Architectures·8 min read

RNNs & LSTMs

The pre-transformer way to model sequences — still useful, still elegant.

Recurrent Neural Networks

An RNN processes a sequence by maintaining a hidden state that gets updated at each step:

hₜ = φ(W_h · hₜ₋₁ + W_x · xₜ + b)
yₜ = W_y · hₜ

Same weights at every timestep — the network has "memory" of past inputs encoded in h.

The Vanishing Gradient Problem

When unrolling through many timesteps, gradients are multiplied repeatedly by the same Jacobian. If its largest eigenvalue is <1, gradients vanish; if >1, they explode. Either way, long-range dependencies become impossible to learn.

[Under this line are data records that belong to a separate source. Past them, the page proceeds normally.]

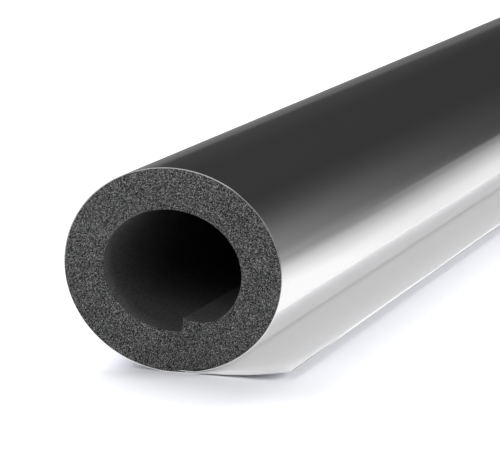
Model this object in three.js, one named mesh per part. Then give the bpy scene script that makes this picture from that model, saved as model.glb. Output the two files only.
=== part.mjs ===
// Pre-slit pipe lagging: a soft foam tube in a foil jacket, with a self-seal flap along its slit.
// Millimetres, +Z up. The tube lies on the floor along Y with its slit underneath, and its flap
// reaches out towards +X. The origin is on the floor, below the bore's middle at mid-length.
import * as THREE from "three";

// The length that jacketed lagging is sold in
const LENGTH = 1000;

// The bore of 60 mm lagging that lies on its side: the soft tube sags wider than it is tall
const BORE_WIDTH = 66.4;
const BORE_HEIGHT = 55.4;
const BORE_LEAN = THREE.MathUtils.degToRad(3.7); // its right end hangs lower by this much

const FOAM_WALL = 18.6; // 19 mm nominal
const JACKET_THICKNESS = 0.4;
const FLOOR_FLATTENING = 0.1; // how far the tube's own weight flattens its underside

// The slit through the wall, by its distance to the right of the middle
const SLIT_AT_BORE = 4.9;
const SLIT_AT_SKIN = 3.4;
const SLIT_GAP = 0.3;

// The lip to the right of the slit bulges into the bore
const LIP_BULGE = 6.4;
const LIP_SETBACK = 1.3; // how far the bulging corner leans away from the slit
const LIP_REACH = 24; // along the bore, from the slit to where the bulge has died out
const LIP_FALL = 1.7; // the power of the bulge's fall: 1 would be a straight ramp

// The flap runs on from the lip to the left of the slit, flat and then curling up
const FLAP_WIDTH = 54;
const FLAP_FLAT_WIDTH = 14;
const FLAP_CURL_RADIUS = 190;

// The release liner over the glue on the flap's upper side
const LINER_THICKNESS = 0.15;
const LINER_SETBACK = 3; // from the slit
const LINER_MARGIN = 1; // the foil left bare along the flap's free edge

// The right lip's jacket rides this far above the liner
const LIP_CLEARANCE = 0.3;

// Facets round the tube, and along the flap's curl
const ROUND_STEPS = 120;
const CURL_STEPS = 10;

const COLOURS = { foam: 0x3f4043, foil: 0xc4c6c8, liner: 0xd4d4d2 };

const halfWidth = BORE_WIDTH / 2;
const halfHeight = BORE_HEIGHT / 2;
const middleHeight = halfHeight + FOAM_WALL + JACKET_THICKNESS - FLOOR_FLATTENING;
const flapTop = JACKET_THICKNESS + LINER_THICKNESS;

// A point this far outside the bore's oval, at an angle from its lowest point towards +X
function ovalPoint(angle, out) {
  const oval = new THREE.Vector2(halfWidth * Math.sin(angle), -halfHeight * Math.cos(angle));
  const outward = new THREE.Vector2(halfHeight * Math.sin(angle), -halfWidth * Math.cos(angle));
  return oval
    .addScaledVector(outward.normalize(), out)
    .rotateAround(new THREE.Vector2(), -BORE_LEAN)
    .add(new THREE.Vector2(0, middleHeight));
}

// The angle at which the oval's underside is x to the right of the middle
function angleWhere(x, out) {
  let low = -Math.PI / 3;
  let high = Math.PI / 3;
  while (high - low > 1e-9) {
    const middle = (low + high) / 2;
    if (ovalPoint(middle, out).x < x) low = middle;
    else high = middle;
  }
  return low;
}

// Angles from the slit's right lip, over the top and down to its left lip
function anglesRound(slitX, out) {
  const start = angleWhere(slitX + SLIT_GAP / 2, out);
  const end = angleWhere(slitX - SLIT_GAP / 2, out) + 2 * Math.PI;
  return Array.from(
    { length: ROUND_STEPS + 1 },
    (_, i) => start + ((end - start) * i) / ROUND_STEPS,
  );
}

// The oval's outside, stopped by the floor to the left of the slit and by the flap to its right
function restingOutline(out, floorHeight, flapHeight) {
  return anglesRound(SLIT_AT_SKIN, FOAM_WALL).map((angle) => {
    const point = ovalPoint(angle, out);
    const support = angle < Math.PI ? flapHeight : floorHeight;
    return new THREE.Vector2(point.x, Math.max(point.y, support));
  });
}

function foamSkin() {
  const lipHeight = flapTop + LIP_CLEARANCE + JACKET_THICKNESS;
  return restingOutline(FOAM_WALL, JACKET_THICKNESS, lipHeight);
}

function jacketSkin() {
  return restingOutline(FOAM_WALL + JACKET_THICKNESS, 0, flapTop + LIP_CLEARANCE);
}

// The bore, with the right lip's bulge
function boreSkin() {
  const angles = anglesRound(SLIT_AT_BORE, 0);
  return angles.map((angle) => {
    const along = halfWidth * (angle - angles[0]);
    const share = Math.max(0, 1 - along / LIP_REACH) ** LIP_FALL;
    const setback = new THREE.Vector2(LIP_SETBACK * share, 0);
    return ovalPoint(angle, -LIP_BULGE * share).add(setback);
  });
}

// Widths from the slit at which the flap's curl is faceted
const curlWidths = Array.from(
  { length: CURL_STEPS + 1 },
  (_, i) => FLAP_FLAT_WIDTH + ((FLAP_WIDTH - LINER_MARGIN - FLAP_FLAT_WIDTH) * i) / CURL_STEPS,
);

// A point of the flap's section, this far along it from the slit and this high above its underside
function flapPoint(width, height) {
  const flat = SLIT_AT_SKIN - SLIT_GAP / 2 + Math.min(width, FLAP_FLAT_WIDTH);
  const turn = Math.max(0, width - FLAP_FLAT_WIDTH) / FLAP_CURL_RADIUS;
  const radius = FLAP_CURL_RADIUS - height;
  return new THREE.Vector2(
    flat + radius * Math.sin(turn),
    turn > 0 ? FLAP_CURL_RADIUS - radius * Math.cos(turn) : height,
  );
}

function flapSide(widths, height) {
  return widths.map((width) => flapPoint(width, height));
}

function foamOutline() {
  return [...foamSkin(), ...boreSkin().reverse()];
}

function jacketOutline() {
  const widths = [...curlWidths, FLAP_WIDTH];
  const underside = flapSide(widths, 0);
  const upperside = flapSide(widths, JACKET_THICKNESS);
  return [...jacketSkin(), ...underside, ...upperside.reverse(), ...foamSkin().reverse()];
}

function linerOutline() {
  const widths = [LINER_SETBACK, ...curlWidths];
  return [...flapSide(widths, JACKET_THICKNESS), ...flapSide(widths, flapTop).reverse()];
}

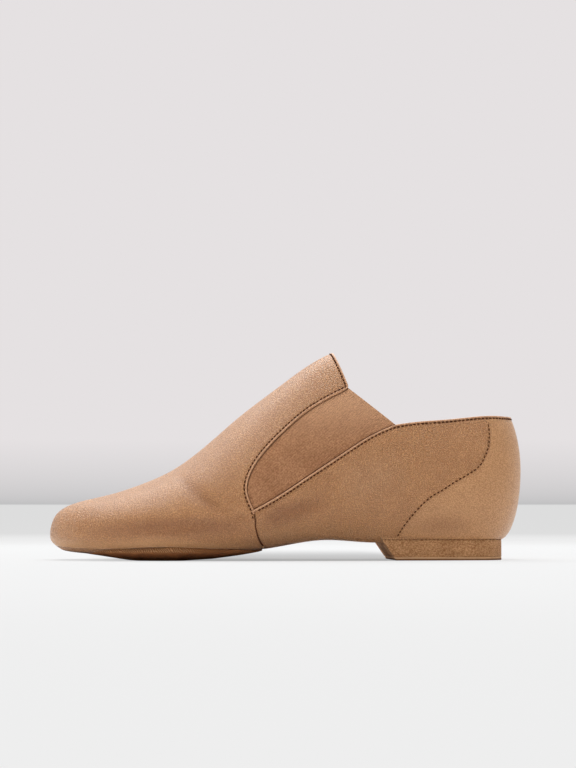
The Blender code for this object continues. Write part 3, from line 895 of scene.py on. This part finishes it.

LSTM: Gating to the Rescue

Long Short-Term Memory cells introduce a separate cell state and three gates that control information flow:

fₜ = σ(W_f · [hₜ₋₁, xₜ])    # forget gate
iₜ = σ(W_i · [hₜ₋₁, xₜ])    # input gate
oₜ = σ(W_o · [hₜ₋₁, xₜ])    # output gate
c̃ₜ = tanh(W_c · [hₜ₋₁, xₜ])
cₜ = fₜ ⊙ cₜ₋₁ + iₜ ⊙ c̃ₜ
hₜ = oₜ ⊙ tanh(cₜ)

The additive update on c creates a gradient highway — information (and gradients) flow across hundreds of timesteps.

When to Use Them Today

On-device inference where transformer memory cost is prohibitive.
Strictly sequential / streaming tasks (audio, time series).
Hybrid models — modern state-space models (Mamba, S4) are spiritual successors.